**Do this**
Among the records that follow, find the line with "suction_valve_body();" and the line with "bpy.context.scene.collection.objects.link(empty)". Set down those lines and all lines between them exactly, without adding anything.

Modeling code records
○ ○ ○ ○ ○
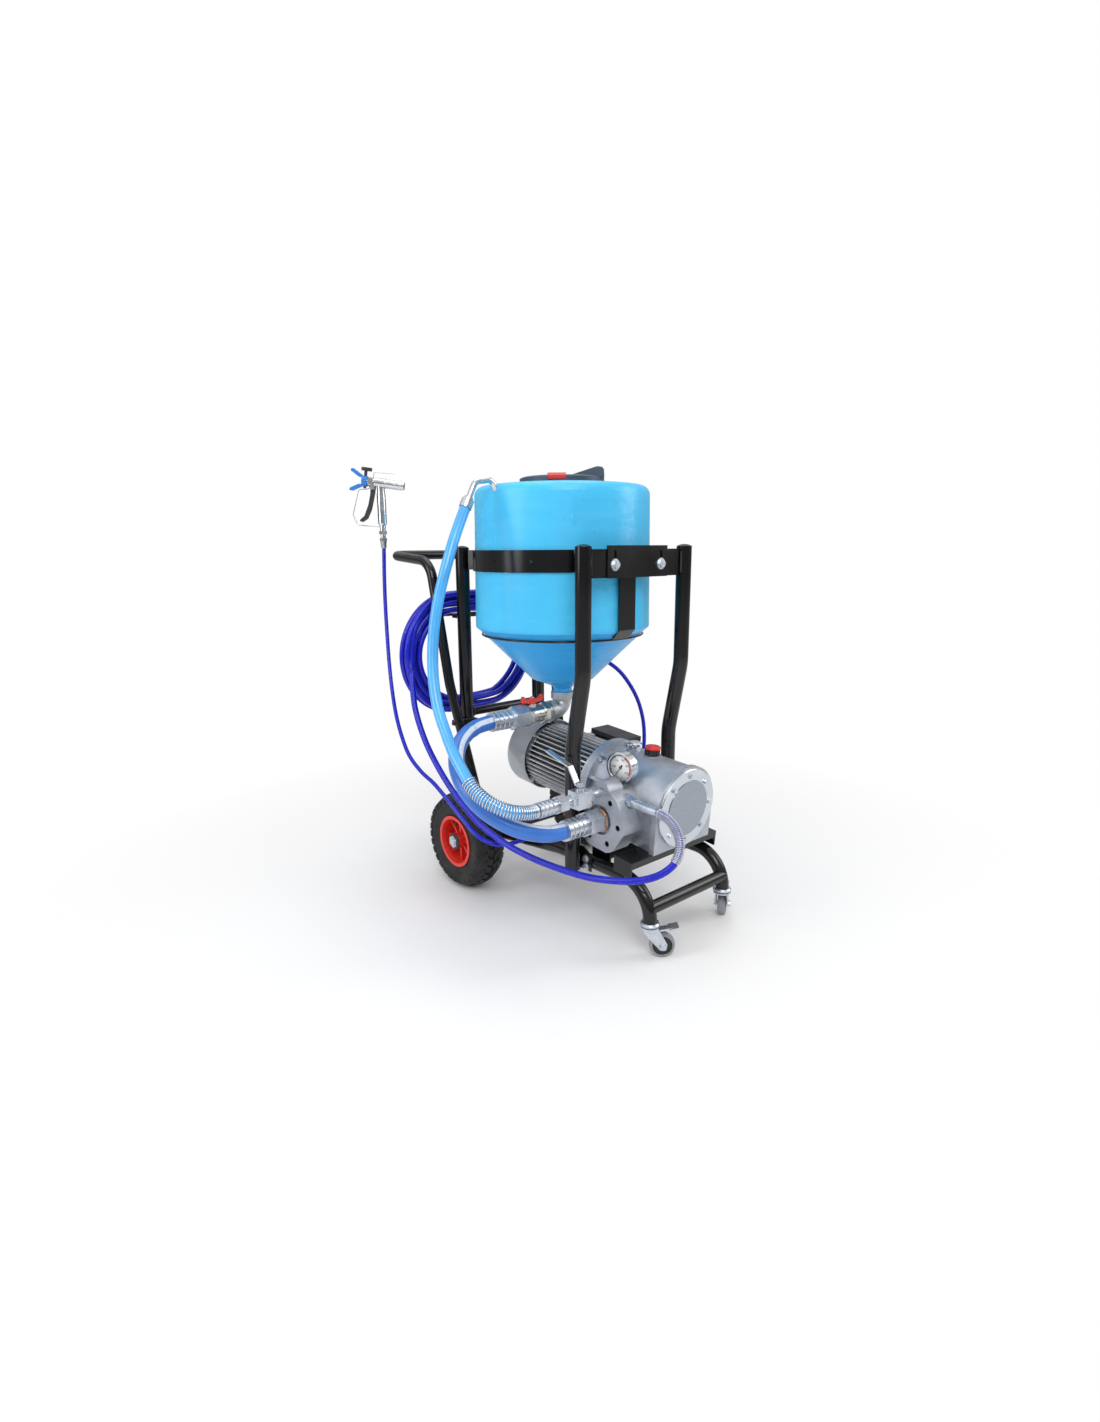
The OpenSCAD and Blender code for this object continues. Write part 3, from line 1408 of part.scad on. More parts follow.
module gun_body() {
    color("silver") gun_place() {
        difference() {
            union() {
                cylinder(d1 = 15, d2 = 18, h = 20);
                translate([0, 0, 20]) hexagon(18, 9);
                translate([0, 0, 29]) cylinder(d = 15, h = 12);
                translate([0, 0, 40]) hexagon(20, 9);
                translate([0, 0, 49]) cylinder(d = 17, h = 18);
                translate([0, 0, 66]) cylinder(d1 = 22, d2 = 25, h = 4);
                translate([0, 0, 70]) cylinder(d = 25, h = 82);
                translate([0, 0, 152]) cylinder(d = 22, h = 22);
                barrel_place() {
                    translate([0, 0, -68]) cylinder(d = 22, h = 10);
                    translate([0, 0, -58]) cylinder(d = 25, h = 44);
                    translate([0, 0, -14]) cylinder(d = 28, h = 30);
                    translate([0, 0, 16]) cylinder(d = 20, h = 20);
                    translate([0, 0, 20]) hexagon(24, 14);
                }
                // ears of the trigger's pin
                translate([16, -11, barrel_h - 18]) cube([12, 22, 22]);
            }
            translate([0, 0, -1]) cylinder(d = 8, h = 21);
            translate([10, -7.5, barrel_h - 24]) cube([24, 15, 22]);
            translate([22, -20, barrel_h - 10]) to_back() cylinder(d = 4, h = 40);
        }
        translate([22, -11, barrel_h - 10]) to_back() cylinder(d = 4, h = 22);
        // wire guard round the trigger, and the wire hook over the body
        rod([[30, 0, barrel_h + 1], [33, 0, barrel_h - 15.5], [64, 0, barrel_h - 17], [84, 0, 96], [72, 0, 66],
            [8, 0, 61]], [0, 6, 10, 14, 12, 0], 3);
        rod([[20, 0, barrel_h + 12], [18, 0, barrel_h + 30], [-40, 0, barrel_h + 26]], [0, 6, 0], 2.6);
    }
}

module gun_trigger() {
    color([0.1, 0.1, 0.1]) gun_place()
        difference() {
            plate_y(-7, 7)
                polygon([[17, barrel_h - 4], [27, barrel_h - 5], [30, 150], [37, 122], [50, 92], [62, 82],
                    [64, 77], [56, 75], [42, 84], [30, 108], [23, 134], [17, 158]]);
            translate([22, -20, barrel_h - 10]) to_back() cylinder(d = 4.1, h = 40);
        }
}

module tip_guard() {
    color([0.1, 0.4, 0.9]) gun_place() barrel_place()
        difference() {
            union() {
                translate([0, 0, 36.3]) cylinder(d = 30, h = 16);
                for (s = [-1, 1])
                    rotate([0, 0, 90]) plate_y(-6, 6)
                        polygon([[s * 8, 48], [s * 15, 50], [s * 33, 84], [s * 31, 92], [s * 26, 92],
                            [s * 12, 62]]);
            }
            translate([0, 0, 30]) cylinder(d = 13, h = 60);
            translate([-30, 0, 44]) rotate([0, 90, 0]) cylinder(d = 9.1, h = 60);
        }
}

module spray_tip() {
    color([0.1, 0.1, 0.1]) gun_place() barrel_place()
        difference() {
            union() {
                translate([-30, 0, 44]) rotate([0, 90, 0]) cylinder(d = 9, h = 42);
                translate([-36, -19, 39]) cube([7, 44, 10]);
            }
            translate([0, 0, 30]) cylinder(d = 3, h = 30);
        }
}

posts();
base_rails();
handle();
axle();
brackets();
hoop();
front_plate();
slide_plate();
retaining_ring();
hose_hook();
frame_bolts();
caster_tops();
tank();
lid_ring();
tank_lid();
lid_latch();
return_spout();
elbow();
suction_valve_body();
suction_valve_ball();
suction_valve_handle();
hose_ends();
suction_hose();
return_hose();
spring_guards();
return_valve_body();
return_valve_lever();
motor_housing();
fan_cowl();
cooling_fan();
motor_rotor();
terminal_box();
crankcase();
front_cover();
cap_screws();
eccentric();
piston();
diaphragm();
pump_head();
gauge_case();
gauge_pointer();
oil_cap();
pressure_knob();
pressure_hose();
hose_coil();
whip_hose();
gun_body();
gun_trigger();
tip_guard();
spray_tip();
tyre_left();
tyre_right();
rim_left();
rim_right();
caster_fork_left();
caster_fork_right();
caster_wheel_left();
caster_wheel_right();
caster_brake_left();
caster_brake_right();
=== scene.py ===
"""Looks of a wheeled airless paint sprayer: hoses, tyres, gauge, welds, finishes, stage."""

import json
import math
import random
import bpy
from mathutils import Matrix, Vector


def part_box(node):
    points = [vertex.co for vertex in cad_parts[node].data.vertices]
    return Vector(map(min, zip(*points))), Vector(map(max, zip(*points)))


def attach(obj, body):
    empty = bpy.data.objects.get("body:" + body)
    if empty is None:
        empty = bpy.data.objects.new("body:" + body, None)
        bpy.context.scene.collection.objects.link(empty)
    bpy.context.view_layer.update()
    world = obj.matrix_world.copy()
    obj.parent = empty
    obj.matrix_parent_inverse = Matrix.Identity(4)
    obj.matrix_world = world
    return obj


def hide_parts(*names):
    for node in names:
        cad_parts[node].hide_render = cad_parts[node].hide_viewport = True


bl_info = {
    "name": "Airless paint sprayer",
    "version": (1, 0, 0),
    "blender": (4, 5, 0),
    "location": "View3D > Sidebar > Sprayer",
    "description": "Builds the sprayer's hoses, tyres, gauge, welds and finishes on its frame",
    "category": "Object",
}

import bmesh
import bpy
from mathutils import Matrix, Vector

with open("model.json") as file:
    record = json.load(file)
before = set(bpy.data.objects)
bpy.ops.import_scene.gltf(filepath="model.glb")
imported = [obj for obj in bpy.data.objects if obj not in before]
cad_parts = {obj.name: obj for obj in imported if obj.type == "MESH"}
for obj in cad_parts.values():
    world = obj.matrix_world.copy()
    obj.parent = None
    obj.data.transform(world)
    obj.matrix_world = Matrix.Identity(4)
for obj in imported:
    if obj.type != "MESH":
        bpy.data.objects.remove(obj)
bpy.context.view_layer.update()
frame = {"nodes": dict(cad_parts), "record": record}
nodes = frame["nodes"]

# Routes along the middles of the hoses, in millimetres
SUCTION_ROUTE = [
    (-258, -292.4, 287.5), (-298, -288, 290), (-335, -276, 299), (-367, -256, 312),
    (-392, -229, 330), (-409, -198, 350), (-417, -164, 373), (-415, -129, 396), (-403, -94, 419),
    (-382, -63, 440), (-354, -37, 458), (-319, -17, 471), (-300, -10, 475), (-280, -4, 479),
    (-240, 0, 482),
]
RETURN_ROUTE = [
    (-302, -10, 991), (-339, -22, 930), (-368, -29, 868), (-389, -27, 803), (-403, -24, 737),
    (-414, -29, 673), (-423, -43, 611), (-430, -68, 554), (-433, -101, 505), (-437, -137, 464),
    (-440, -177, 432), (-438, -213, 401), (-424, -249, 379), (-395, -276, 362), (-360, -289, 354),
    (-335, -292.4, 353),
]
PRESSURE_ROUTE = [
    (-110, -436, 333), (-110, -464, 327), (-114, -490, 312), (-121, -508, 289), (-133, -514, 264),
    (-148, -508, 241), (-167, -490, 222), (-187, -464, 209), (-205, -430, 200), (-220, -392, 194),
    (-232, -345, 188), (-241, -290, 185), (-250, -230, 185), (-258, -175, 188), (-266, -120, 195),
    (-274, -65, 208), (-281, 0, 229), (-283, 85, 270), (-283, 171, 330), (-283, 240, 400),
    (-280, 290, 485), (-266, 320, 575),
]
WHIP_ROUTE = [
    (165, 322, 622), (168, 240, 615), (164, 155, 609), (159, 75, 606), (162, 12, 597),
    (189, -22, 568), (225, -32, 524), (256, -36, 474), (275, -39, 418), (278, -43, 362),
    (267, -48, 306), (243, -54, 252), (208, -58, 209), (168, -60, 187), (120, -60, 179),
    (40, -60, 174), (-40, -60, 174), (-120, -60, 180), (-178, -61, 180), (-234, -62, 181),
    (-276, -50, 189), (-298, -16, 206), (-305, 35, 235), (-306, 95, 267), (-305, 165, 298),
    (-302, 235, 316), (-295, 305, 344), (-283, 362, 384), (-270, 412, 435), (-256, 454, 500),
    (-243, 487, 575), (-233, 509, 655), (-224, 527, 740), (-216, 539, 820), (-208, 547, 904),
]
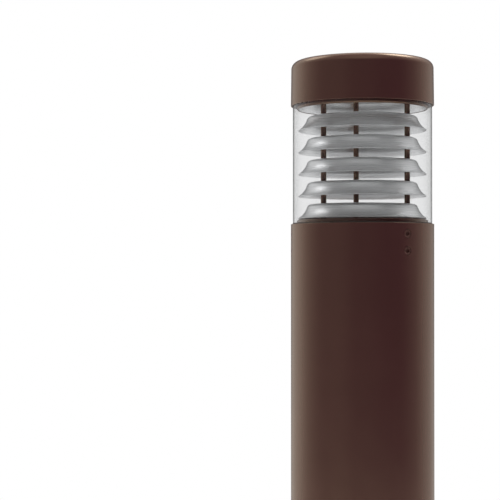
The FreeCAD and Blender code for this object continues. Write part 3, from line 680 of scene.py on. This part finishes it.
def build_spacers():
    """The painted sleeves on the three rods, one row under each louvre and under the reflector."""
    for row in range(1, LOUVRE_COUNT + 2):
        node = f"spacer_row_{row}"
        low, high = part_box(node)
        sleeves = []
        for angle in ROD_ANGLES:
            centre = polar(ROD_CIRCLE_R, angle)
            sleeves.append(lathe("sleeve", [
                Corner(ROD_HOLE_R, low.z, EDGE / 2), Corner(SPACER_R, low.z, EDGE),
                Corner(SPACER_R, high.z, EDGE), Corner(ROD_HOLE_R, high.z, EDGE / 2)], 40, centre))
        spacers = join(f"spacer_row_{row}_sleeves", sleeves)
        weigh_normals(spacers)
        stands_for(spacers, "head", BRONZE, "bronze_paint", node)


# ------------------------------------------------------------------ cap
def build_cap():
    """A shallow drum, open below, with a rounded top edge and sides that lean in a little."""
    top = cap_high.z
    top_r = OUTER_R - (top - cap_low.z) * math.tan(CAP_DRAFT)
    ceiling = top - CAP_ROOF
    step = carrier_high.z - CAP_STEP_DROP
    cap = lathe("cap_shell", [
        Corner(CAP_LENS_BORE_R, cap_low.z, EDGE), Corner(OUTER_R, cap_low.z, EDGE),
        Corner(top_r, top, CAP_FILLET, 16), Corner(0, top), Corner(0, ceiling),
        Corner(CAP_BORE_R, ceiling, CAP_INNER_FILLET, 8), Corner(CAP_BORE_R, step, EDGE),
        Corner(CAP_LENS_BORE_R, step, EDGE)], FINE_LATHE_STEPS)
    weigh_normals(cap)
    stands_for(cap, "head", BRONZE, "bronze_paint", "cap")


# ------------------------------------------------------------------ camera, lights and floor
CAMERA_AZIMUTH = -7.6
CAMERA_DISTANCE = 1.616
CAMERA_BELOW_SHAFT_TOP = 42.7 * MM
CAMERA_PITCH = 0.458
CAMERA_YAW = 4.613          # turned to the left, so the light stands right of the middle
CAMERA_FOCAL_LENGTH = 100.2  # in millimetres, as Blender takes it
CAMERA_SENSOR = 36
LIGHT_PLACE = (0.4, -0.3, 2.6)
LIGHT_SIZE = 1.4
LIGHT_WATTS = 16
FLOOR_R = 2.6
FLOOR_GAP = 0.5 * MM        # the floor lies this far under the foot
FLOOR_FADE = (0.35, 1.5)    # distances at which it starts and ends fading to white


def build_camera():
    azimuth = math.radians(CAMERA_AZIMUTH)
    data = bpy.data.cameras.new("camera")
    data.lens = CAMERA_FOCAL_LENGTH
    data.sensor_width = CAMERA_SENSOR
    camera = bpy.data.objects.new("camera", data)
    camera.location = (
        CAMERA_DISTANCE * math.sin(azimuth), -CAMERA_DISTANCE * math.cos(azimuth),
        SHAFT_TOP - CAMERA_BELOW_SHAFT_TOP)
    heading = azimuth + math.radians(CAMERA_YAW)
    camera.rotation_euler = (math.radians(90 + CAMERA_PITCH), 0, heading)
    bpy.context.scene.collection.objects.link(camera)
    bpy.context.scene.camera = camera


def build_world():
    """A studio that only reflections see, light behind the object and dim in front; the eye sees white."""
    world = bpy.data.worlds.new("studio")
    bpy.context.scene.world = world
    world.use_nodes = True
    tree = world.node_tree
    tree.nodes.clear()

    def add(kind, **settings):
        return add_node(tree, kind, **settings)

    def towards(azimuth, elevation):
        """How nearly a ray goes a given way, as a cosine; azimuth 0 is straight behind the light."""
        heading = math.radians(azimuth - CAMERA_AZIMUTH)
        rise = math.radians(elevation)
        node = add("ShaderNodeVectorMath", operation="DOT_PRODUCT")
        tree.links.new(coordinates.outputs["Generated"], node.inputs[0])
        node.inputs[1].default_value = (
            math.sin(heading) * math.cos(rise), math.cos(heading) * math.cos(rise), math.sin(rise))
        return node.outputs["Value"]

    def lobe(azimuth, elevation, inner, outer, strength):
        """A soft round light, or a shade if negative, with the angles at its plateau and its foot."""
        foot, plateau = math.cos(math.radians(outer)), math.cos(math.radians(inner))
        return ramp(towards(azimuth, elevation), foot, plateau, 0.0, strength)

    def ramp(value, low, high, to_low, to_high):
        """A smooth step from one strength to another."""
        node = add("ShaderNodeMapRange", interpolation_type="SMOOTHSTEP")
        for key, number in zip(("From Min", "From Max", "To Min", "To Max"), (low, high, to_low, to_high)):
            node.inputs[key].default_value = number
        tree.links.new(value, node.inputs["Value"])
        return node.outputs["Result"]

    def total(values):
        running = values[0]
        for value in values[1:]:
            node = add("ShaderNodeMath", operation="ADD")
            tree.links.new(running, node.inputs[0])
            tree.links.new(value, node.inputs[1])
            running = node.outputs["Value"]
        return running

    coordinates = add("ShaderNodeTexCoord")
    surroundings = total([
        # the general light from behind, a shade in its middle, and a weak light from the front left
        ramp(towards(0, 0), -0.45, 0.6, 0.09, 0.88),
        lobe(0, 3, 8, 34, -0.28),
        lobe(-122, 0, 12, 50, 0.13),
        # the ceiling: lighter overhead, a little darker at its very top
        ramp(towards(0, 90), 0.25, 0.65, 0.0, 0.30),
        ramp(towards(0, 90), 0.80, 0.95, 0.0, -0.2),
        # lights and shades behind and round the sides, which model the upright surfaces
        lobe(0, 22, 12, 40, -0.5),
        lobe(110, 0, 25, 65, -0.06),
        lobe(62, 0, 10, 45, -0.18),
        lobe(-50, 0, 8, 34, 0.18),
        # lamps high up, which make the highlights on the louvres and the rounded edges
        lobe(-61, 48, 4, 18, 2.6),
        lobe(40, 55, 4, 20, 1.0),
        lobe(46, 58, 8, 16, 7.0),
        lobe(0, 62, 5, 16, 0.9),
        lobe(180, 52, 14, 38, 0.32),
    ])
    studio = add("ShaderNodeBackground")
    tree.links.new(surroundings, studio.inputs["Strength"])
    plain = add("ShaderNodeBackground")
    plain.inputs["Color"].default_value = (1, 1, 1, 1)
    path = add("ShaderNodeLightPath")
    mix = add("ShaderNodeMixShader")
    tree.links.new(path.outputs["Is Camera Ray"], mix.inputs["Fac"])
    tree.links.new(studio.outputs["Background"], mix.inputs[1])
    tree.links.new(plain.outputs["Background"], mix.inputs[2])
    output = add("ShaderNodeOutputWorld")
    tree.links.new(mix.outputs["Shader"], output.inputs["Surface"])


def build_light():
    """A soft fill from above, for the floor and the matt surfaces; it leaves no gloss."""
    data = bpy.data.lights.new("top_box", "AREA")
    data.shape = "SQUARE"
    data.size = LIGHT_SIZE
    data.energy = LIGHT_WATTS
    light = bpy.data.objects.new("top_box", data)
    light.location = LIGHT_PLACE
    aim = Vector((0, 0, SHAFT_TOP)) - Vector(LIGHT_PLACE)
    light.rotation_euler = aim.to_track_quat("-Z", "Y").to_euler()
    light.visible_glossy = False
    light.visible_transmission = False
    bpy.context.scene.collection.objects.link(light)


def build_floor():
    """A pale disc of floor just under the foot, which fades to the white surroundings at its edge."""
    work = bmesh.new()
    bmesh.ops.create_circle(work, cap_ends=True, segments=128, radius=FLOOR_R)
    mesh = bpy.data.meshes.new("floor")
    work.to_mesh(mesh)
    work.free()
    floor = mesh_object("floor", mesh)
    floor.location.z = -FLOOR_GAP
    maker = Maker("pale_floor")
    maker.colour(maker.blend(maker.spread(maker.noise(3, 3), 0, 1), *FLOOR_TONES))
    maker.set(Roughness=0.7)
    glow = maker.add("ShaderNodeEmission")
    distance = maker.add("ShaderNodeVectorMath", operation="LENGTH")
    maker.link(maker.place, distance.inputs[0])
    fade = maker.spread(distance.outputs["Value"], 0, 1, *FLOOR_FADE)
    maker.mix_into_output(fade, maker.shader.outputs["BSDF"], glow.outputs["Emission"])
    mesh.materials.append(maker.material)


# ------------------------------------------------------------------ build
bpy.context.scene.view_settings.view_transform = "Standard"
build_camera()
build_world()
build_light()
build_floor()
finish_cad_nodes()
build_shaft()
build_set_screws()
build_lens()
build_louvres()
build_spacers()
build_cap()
○ ○ ○ ○ ○
**Output for this task**
suction_valve_body();
suction_valve_ball();
suction_valve_handle();
hose_ends();
suction_hose();
return_hose();
spring_guards();
return_valve_body();
return_valve_lever();
motor_housing();
fan_cowl();
cooling_fan();
motor_rotor();
terminal_box();
crankcase();
front_cover();
cap_screws();
eccentric();
piston();
diaphragm();
pump_head();
gauge_case();
gauge_pointer();
oil_cap();
pressure_knob();
pressure_hose();
hose_coil();
whip_hose();
gun_body();
gun_trigger();
tip_guard();
spray_tip();
tyre_left();
tyre_right();
rim_left();
rim_right();
caster_fork_left();
caster_fork_right();
caster_wheel_left();
caster_wheel_right();
caster_brake_left();
caster_brake_right();
=== scene.py ===
"""Looks of a wheeled airless paint sprayer: hoses, tyres, gauge, welds, finishes, stage."""

import json
import math
import random
import bpy
from mathutils import Matrix, Vector


def part_box(node):
    points = [vertex.co for vertex in cad_parts[node].data.vertices]
    return Vector(map(min, zip(*points))), Vector(map(max, zip(*points)))


def attach(obj, body):
    empty = bpy.data.objects.get("body:" + body)
    if empty is None:
        empty = bpy.data.objects.new("body:" + body, None)
        bpy.context.scene.collection.objects.link(empty)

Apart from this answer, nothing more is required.